The Judges, the Pisans, the Genoese, the Aragonese, the Malaspina and the Doria families built dozens of fortresses to defend their dominions on the island, and Castle of Burgos is the one with the richest historical memories and legendary tales. It takes its name from the pretty village at its foot, but it is also known as the Castle of Goceano, the historical territory that the fortress dominates from 650 metres above sea level. Perched on a cliff at the foot of Mount Rasu, completely isolated and visible from afar, practically impregnable, it once controlled the territory. Today it exudes a charm linked to the Sardinian Middle Ages, to court life and battles, assassins and betrayals, nobles and sovereigns, charming women and unscrupulous bandits.
The majestic structure was built around 1134 at the behest of Gonario I of Torres. It consists of triple boundary walls, made of granite and stone blocks, covered with bricks and compacted with mortar. At the centre of the courtyard rises the two-storey main tower, which is 16 metres high and has no merlons or corbels. In the courtyard you will find the entrance to an underground compartment, a large plastered and barrel-vaulted cistern for rainwater. To the north of the tower you will see the remains of a series of rooms, probably rooms for troops and servants.

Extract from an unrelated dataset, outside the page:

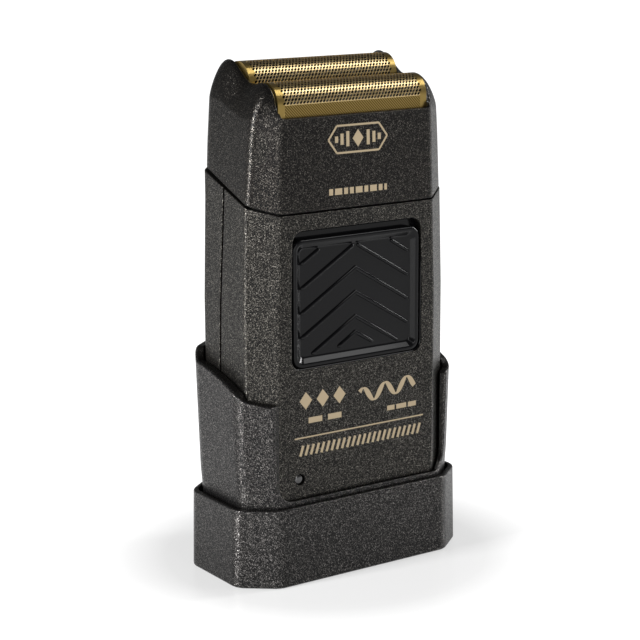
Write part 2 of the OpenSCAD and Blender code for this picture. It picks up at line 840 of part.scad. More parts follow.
// Opening under one foil, between its two end cheeks
module foil_window(y) {
    half = foil_r + foil_gap;
    block([-foil_hl + 0.6, y - half, 100], [foil_hl - 0.6, y + half, frame_top_z + 1]);
    for (sx = side) for (sy = side) {
        xs = [sx * (foil_hl - 1), sx * (foil_hl + 0.1)];
        ys = [y + sy * half, y + sy * (half - 0.25)];
        block([min(xs), min(ys), 100], [max(xs), max(ys), frame_top_z + 1]);
    }
}

module foil_cheek(sx, y, arch_z) {
    x = sx * (foil_hl - 0.1);
    translate([x - 0.7, y, arch_z]) rotate([0, 90, 0]) cylinder(r = foil_r - foil_t - 0.05, h = 1.4);
    block([x - 0.7, y - foil_r + foil_t + 0.05, ceiling_z], [x + 0.7, y + foil_r - foil_t - 0.05, arch_z]);
}

// Thin arched sheet with straight skirts
module foil(y, arch_z, skirt_z) {
    drop = arch_z - skirt_z;
    translate([-foil_hl, y, arch_z]) rotate([90, 0, 90]) linear_extrude(2 * foil_hl) difference() {
        union() {
            circle(foil_r);
            translate([-foil_r, -drop]) square([2 * foil_r, drop]);
        }
        circle(foil_r - foil_t);
        translate([-foil_r + foil_t, -drop - 1]) square([2 * (foil_r - foil_t), drop + 1]);
    }
}

module front_foil() {
    color(gold) foil(front_y, front_arch_z, ceiling_z);
}

module rear_foil() {
    color(gold) foil(rear_y, rear_arch_z, ceiling_z);
}

// ---------------------------------------------------------------- thumb slider

// Stepped chevron ridge with its apex at the top
module chevron(apex_z) {
    reach = slider_hw - 3;
    drop = reach * tan(chevron_slope);
    polygon([[-reach, apex_z - drop], [0, apex_z], [reach, apex_z - drop],
        [reach, apex_z - drop - chevron_w], [0, apex_z - chevron_w], [-reach, apex_z - drop - chevron_w]]);
}

// Outline of the slider's recessed face
module slider_floor() {
    round_rect(slider_hw - slider_rim_w, slider_z0 + 2.4, slider_z1 - 2.2, 1.5);
}

module thumb_slider() {
    color(gloss_black) difference() {
        union() {
            difference() {
                front_extrude(slider_rim_y, slider_back_y)
                    round_rect(slider_hw, slider_z0, slider_z1, window_r - 0.3);
                front_extrude(-20, slider_floor_y) slider_floor();
            }
            front_extrude(slider_floor_y - 0.8, slider_floor_y + eps) intersection() {
                slider_floor();
                union() for (i = [0:6]) chevron(slider_z1 + 3.7 - i * chevron_pitch);
            }
            block([-2.3, slider_back_y - 0.1, knob_z0 - 1.2], [2.3, -11.15, knob_z1 + 1.2]);
        }
        block([-1.45, -12.1, knob_z0 - 0.05], [1.45, 0, knob_z1 + 0.05]);
    }
}

module switch_knob() {
    color([0.85, 0.85, 0.85]) block([-1.4, -12.05, knob_z0], [1.4, -9.3, knob_z1]);
}

stand_base();
stand_cradle();
stand_bottom_plate();
stand_feet();
stand_screws();
stand_contact_block();
stand_contact_pins();
stand_circuit_board();
stand_dc_socket();
stand_socket_pin();
front_shell();
rear_shell();
bottom_cap();
charge_contacts();
chassis();
battery_cell();
battery_tabs();
circuit_board();
board_parts();
switch_housing();
led_lens();
motor_can();
motor_end_cap();
motor_terminals();
motor_magnets();
drive_guide();
head_deck();
deck_seal();
cap_screws();
deck_screws();
motor_shaft();
motor_armature();
eccentric_cam();
front_drive_bridge();
rear_drive_bridge();
front_cutter_block();
front_blades();
front_springs();
rear_cutter_block();
rear_blades();
rear_springs();
head_cover();
foil_frame();
front_foil();
rear_foil();
thumb_slider();
switch_knob();
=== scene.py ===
"""Looks of a foil shaver in its charging stand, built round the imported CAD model.

Lengths inside the script are millimetres, in the row frame: X right, Y rear, Z up.
Meshes are scaled to metres when they are made.
"""

import json
import math

import bmesh
import bpy
import numpy as np
from mathutils import Matrix, Vector


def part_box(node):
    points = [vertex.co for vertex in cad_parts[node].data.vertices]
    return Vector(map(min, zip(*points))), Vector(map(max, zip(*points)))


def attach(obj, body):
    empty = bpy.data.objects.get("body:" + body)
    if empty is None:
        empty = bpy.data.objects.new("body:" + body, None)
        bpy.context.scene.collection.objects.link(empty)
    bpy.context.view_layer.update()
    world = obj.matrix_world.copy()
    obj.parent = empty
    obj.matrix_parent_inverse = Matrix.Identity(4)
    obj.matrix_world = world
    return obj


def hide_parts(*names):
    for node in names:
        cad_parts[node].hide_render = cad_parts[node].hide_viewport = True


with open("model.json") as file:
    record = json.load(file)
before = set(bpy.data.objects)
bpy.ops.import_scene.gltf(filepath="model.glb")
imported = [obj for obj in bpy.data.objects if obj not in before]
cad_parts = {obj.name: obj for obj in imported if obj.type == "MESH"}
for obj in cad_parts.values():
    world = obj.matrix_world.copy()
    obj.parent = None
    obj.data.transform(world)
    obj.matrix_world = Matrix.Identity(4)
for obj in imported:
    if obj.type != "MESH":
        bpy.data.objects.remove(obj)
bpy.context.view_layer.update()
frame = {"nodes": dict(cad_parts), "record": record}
MM = 0.001


def box(node):
    """Lowest and highest corner of a CAD node, in millimetres."""
    low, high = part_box(node)
    return np.array(low) / MM, np.array(high) / MM


# ---------------------------------------------------------------- sizes

SHELL_LOW, SHELL_HIGH = box("front_shell")
_, REAR_HIGH = box("rear_shell")
_, BASE_HIGH = box("stand_base")
FRONT_FOIL_LOW, FRONT_FOIL_HIGH = box("front_foil")
REAR_FOIL_LOW, REAR_FOIL_HIGH = box("rear_foil")
SLIDER_LOW, SLIDER_HIGH = box("thumb_slider")
PIN_LOW, PIN_HIGH = box("stand_contact_pins")

BEVEL = math.radians(38)
BODY_HW = SHELL_HIGH[0]
BODY_HD = REAR_HIGH[1]
FACE_HW = 24.2
WALL = 1.8
BODY_R = 1.8
HEAD_R = 2.4
BODY_SEC = (BODY_HW, BODY_HD, FACE_HW)
TOP_SEC = (BODY_HW - 0.7, BODY_HD, FACE_HW - 0.8)
BODY_LEVELS = ((SHELL_LOW[2], BODY_SEC), (72.0, BODY_SEC), (98.0, TOP_SEC), (112.0, TOP_SEC))
HEAD_MID_Z = 112.0
HEAD_LEVELS = (
    (92.0, (BODY_HW - 0.6, BODY_HD, FACE_HW - 0.7)),
    (HEAD_MID_Z, (BODY_HW - 1.9, BODY_HD - 0.15, FACE_HW - 1.1)),
    (133.0, (BODY_HW - 3.8, BODY_HD - 0.55, FACE_HW - 1.6)),
)
SEAM_Z = 95.6
SEAM_SLOPE = math.tan(math.radians(20.8))
SEAM_GAP = 0.42
JOINT_Y = 1.6
JOINT_SLOPE = -math.tan(math.radians(2.3))
JOINT_Z = 72.0
JOINT_GAP = 0.38

FOIL_HL = FRONT_FOIL_HIGH[0]
FOIL_R = (FRONT_FOIL_HIGH[1] - FRONT_FOIL_LOW[1]) / 2
FRONT_Y = (FRONT_FOIL_HIGH[1] + FRONT_FOIL_LOW[1]) / 2
REAR_Y = (REAR_FOIL_HIGH[1] + REAR_FOIL_LOW[1]) / 2
FRONT_CREST = FRONT_FOIL_HIGH[2]
REAR_CREST = REAR_FOIL_HIGH[2]
SKIRT_Z = FRONT_FOIL_LOW[2]
EAR_X = FOIL_HL + 0.9
PANEL_Z = 119.3
REAR_PANEL_Z = 124.0
LIP_Y = -13.5
LIP_Z = 118.0
WELL_Y = 13.2
CEILING_Z = 113.2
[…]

It has always been considered one of the best protected manors. So secure that in 1194, during the rivalry between the judges William of Cagliari and Costantine of Torres, the latter sheltered his wife Prunisenda there, leaving only a small army to garrison her. William surprised and attacked the sparse army near the baths of Benetutti. He took the castle and imprisoned the queen, whom he ravished and took to another fortress where she died. It is said that William's soul wanders among the ruins of the fortress at night, pursued by flocks of birds and pleading for the queen's forgiveness. In 1233 the fortress was the scene of another crime. Barisone of Torres had retreated there. Ubaldo Visconti, who coveted the judicature, had him killed by assassins. The widow Adelasia, a woman of rare beauty, married Enzo, son of Emperor Frederick II, so that he could have the title of King of Sardinia. Adelasia, abandoned by her new husband who had been taken prisoner, voluntarily retired to the castle, where she died in 1259. She was the last female judge of Torres and, according to popular tales, on nights when there is a full moon she wanders among the towers.
At the end of the 13th century, the castle came into the hands first of the Doria family, then of Ugone Judge of Arborea, who fortified it and easily defended it against the Pisans (1324). A few years later, the Aragonese came into play: King Alfonso confirmed Ugone's possession of the castle and later appointed his son Mariano Count of Goceano, assigning him the territory and fortress, which remained in the power of the Arborea until after the death of the judge Eleonora. It then passed definitively to the Aragonese, who further strengthened its defences. After a few decades, now in disarray, it was occupied by the bandit Bartolo Manno, a cruel and cunning man who wreaked havoc in the area with other rogues, demanding dues and bounties. Marquis Cubello of Oristano attacked him, barricading him inside the walls, where Bartolo was treacherously killed by his companions. The last story dates back to 1478: Antaldo d'Alagon and the Viscount of Sanluri took refuge there twice, after losing the battle of Mores and after the much harder defeat at Macomer. Before the final surrender, they resisted the Aragonese siege inside the fortress for over a year. Shortly afterwards the castle was abandoned and, although in 1516 it was still described as being in good condition, the work of time got the better of it: in 1901 records speak of a ruin. Today, when a golden veil of dust thickens around the walls at dawn and dusk, glories and legends come back to life.